## Start

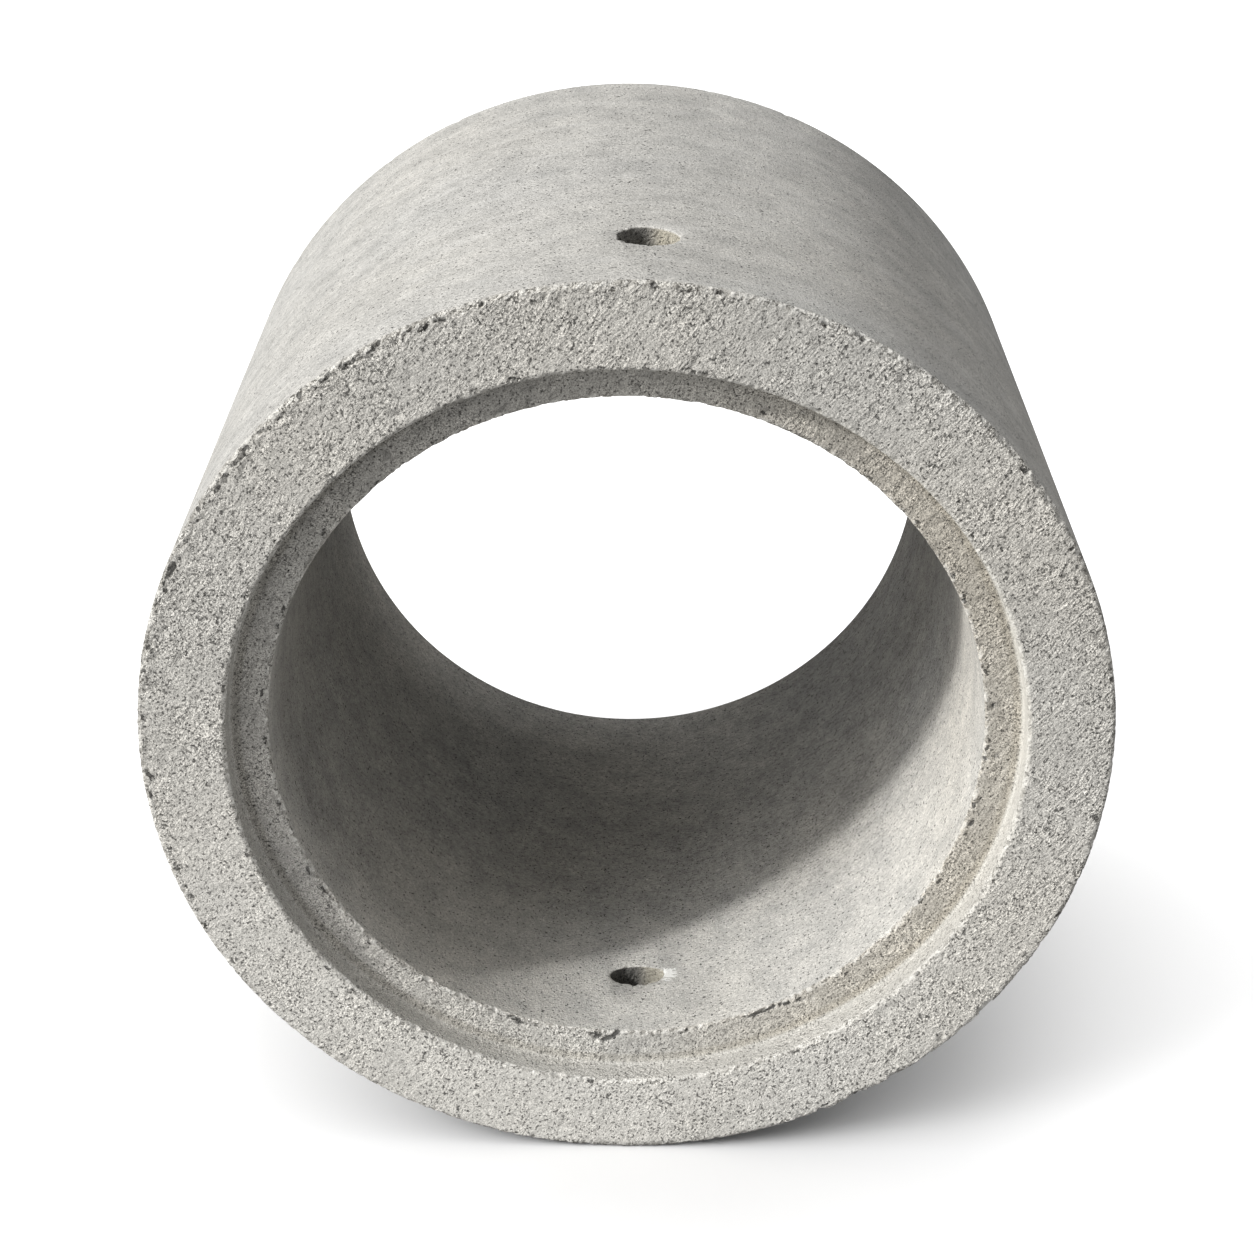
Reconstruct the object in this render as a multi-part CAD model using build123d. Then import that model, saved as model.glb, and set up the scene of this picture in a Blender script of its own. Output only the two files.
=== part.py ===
from build123d import *
import os

# Precast concrete manhole riser: one cast ring lying on its side.
# Frame: +Z up, ring axis along Y, the rebated end faces -Y.
# Origin: on the floor plane, midway along the ring, under its axis.
# All sizes in millimetres.

# ---- driving dimensions ----
bore_diameter = 600.0        # clear opening
wall_thickness = 105.0       # barrel wall
overall_length = 630.0       # 600 laying length plus the rebate that the next unit enters
rebate_diameter = 664.0      # socket wall of the rebate
rebate_depth = 28.0          # end face to shelf
rebate_root_radius = 5.0     # cove left by the end ring of the mould
rebate_mouth_radius = 3.0    # worn arris at the rebate's mouth
shelf_edge_radius = 2.5      # arris between shelf and bore
front_arris_radius = 3.0     # outer arris at the rebated end
rear_arris_radius = 3.0      # outer arris at the plain end
rear_bore_radius = 2.0       # bore arris at the plain end
lift_hole_diameter = 50.0    # upper lifting hole, and the width of the lower one
lower_hole_length = 30.0     # the lower hole is oval: its size along the ring's axis
lift_hole_setback = 120.0    # hole axis behind the rebated end face
lift_hole_offset_x = 13.0    # both holes stand a little to one side of the centre plane
lift_hole_arris = 2.0        # rounding at each mouth of the lifting holes

# ---- derived ----
r_bore = bore_diameter / 2
r_outer = r_bore + wall_thickness
r_rebate = rebate_diameter / 2
half_length = overall_length / 2
y_front = -half_length
y_rear = half_length
y_shelf = y_front + rebate_depth
y_hole = y_front + lift_hole_setback

# ---- section of the wall, drawn as (radius, distance along the axis) ----
# Plane XY is used for the drawing: X is the radius, Y is the ring's own axis.
corners = [
    (r_outer, y_rear),
    (r_outer, y_front),
    (r_rebate, y_front),
    (r_rebate, y_shelf),
    (r_bore, y_shelf),
    (r_bore, y_rear),
]
section = Polygon(*corners, align=None)

roundings = [
    ((r_outer, y_rear), rear_arris_radius),
    ((r_outer, y_front), front_arris_radius),
    ((r_rebate, y_front), rebate_mouth_radius),
    ((r_rebate, y_shelf), rebate_root_radius),
    ((r_bore, y_shelf), shelf_edge_radius),
    ((r_bore, y_rear), rear_bore_radius),
]
for (px, py), radius in roundings:
    corner = section.vertices().sort_by(
        lambda v, px=px, py=py: (v.X - px) ** 2 + (v.Y - py) ** 2
    )[0]
    section = fillet(corner, radius)

ring = revolve(section, Axis.Y, 360)

# ---- lifting holes: upright, a round one through the top wall and an oval one through the bottom wall ----
upper_bar = Pos(lift_hole_offset_x, y_hole, (r_outer + 20) / 2) * Cylinder(
    lift_hole_diameter / 2, r_outer + 20
)
lower_bar = Pos(lift_hole_offset_x, y_hole, -(r_outer + 20)) * extrude(
    Ellipse(lift_hole_diameter / 2, lower_hole_length / 2), r_outer + 20
)
ring = ring - upper_bar - lower_bar

# round the four mouths, where the holes break the barrel and the bore
mouths = []
for edge in ring.edges():
    box = edge.bounding_box()
    centre = box.center()
    near_axis = (
        abs(centre.X - lift_hole_offset_x) < 2.0 and abs(centre.Y - y_hole) < 2.0
    )
    length = lift_hole_diameter if centre.Z > 0 else lower_hole_length
    hole_wide = (
        abs(box.size.X - lift_hole_diameter) < 1.0 and abs(box.size.Y - length) < 1.0
    )
    if near_axis and hole_wide:
        mouths.append(edge)
ring = fillet(mouths, lift_hole_arris)

# ---- stand the ring on the floor plane ----
ring = Pos(0, 0, r_outer) * ring
riser_ring = ring.solids()[0]
riser_ring.label = "riser_ring"

os.makedirs("parts", exist_ok=True)
export_step(riser_ring, "parts/riser_ring.step")

print("solids", len(ring.solids()), "mouth edges", len(mouths))
print("volume m3", riser_ring.volume / 1e9, "mass at 2400 kg/m3", riser_ring.volume / 1e9 * 2400)
print("box", riser_ring.bounding_box())
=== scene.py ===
import bpy
import math
import numpy as np
from mathutils import Matrix, Vector


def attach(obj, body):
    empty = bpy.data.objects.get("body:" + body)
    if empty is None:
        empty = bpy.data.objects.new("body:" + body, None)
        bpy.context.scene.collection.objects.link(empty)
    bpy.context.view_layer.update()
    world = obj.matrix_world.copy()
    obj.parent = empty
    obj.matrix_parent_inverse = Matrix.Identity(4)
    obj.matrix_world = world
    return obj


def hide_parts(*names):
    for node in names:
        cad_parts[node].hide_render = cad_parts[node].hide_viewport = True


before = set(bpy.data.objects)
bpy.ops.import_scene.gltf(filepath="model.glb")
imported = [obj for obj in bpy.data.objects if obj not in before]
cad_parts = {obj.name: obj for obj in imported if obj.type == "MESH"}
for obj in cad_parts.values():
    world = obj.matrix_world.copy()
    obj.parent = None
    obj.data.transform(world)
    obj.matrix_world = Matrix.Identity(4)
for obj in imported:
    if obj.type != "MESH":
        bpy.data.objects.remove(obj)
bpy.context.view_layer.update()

# ----------------------------------------------------------------------------
# The ring's own sizes, in millimetres. Ring axis along Y, rebated end at -Y,
# floor at z = 0. (radius, y) is the wall section; theta 0 is +X, 90 is +Z.
# ----------------------------------------------------------------------------
R_OUT, R_BORE, R_REB = 405.0, 300.0, 332.0
Y_F, Y_R = -315.0, 315.0
Y_SHELF = Y_F + 28.0
A_FRONT, A_MOUTH, A_ROOT, A_SHELF, A_RBORE, A_ROUT = 3.0, 3.0, 5.0, 2.5, 2.0, 3.0
HOLE_X, HOLE_Y, HOLE_R = 13.0, Y_F + 120.0, 25.0
OVAL = 15.0 / 25.0          # the lower hole's length along the axis, over its width
AXIS_Z = R_OUT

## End

What is needed: Would you quote everything above from the line containing "# ---- stand" down to the line containing "for node in"? Include both of those lines and nothing else.

Finished answer:
# ---- stand the ring on the floor plane ----
ring = Pos(0, 0, r_outer) * ring
riser_ring = ring.solids()[0]
riser_ring.label = "riser_ring"

os.makedirs("parts", exist_ok=True)
export_step(riser_ring, "parts/riser_ring.step")

print("solids", len(ring.solids()), "mouth edges", len(mouths))
print("volume m3", riser_ring.volume / 1e9, "mass at 2400 kg/m3", riser_ring.volume / 1e9 * 2400)
print("box", riser_ring.bounding_box())
=== scene.py ===
import bpy
import math
import numpy as np
from mathutils import Matrix, Vector


def attach(obj, body):
    empty = bpy.data.objects.get("body:" + body)
    if empty is None:
        empty = bpy.data.objects.new("body:" + body, None)
        bpy.context.scene.collection.objects.link(empty)
    bpy.context.view_layer.update()
    world = obj.matrix_world.copy()
    obj.parent = empty
    obj.matrix_parent_inverse = Matrix.Identity(4)
    obj.matrix_world = world
    return obj


def hide_parts(*names):
    for node in names:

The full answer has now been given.